At about the same time, the famous Norweb Collection came on the market in 1987 and 1988. During preparations for that sale, arrangements were made for two brass pieces and two pewter pieces, all from the collection of Eric Newman, to be tested through x-ray spectrographic analysis. One piece was found to be 75% copper, 15% zinc, and 10% trace elements, while the other piece was 74% copper, 21% zinc, and 5% trace elements. That analysis clearly shows that the brass pieces have always been properly described. One of the pewter pieces was found to contain 72% lead, 26% copper, and the balance trace elements, while the other piece contains 84% lead, 13% copper, and the balance trace elements.

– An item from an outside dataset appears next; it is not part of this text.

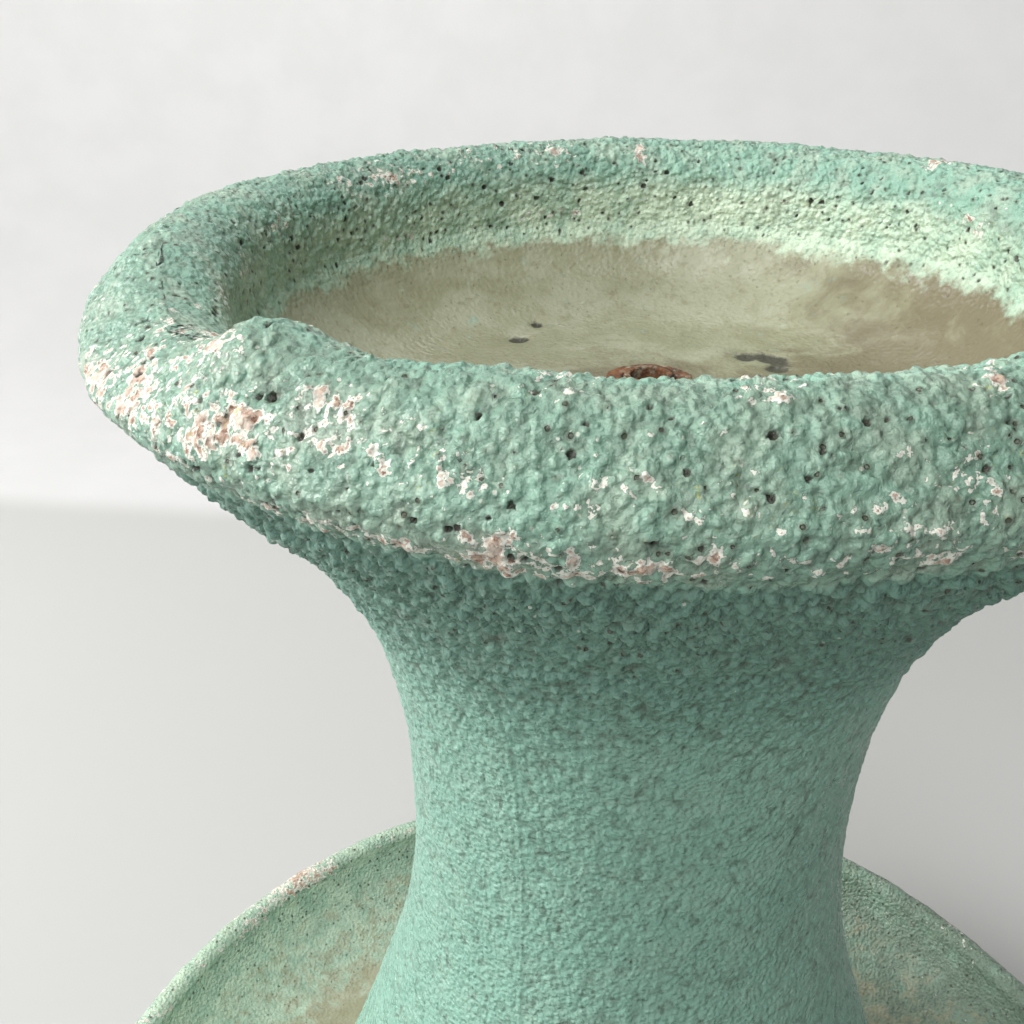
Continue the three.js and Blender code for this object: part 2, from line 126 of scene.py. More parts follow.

The analysis clearly shows that these pieces are pewter rather than tin. Only four examples are known in silver, and there is no record of any testing or analysis, but they are likely either coin silver (90%) or sterling silver (92.5%).

The analysis clearly shows that the majority of Continental Currency coins were made in pewter rather than tin, with others in brass or silver. Past descriptions of pieces in tin and copper can now be discounted. There are no surviving examples made in copper, although some of the brass pieces have a deep brown color and those are the coins sometimes described as copper.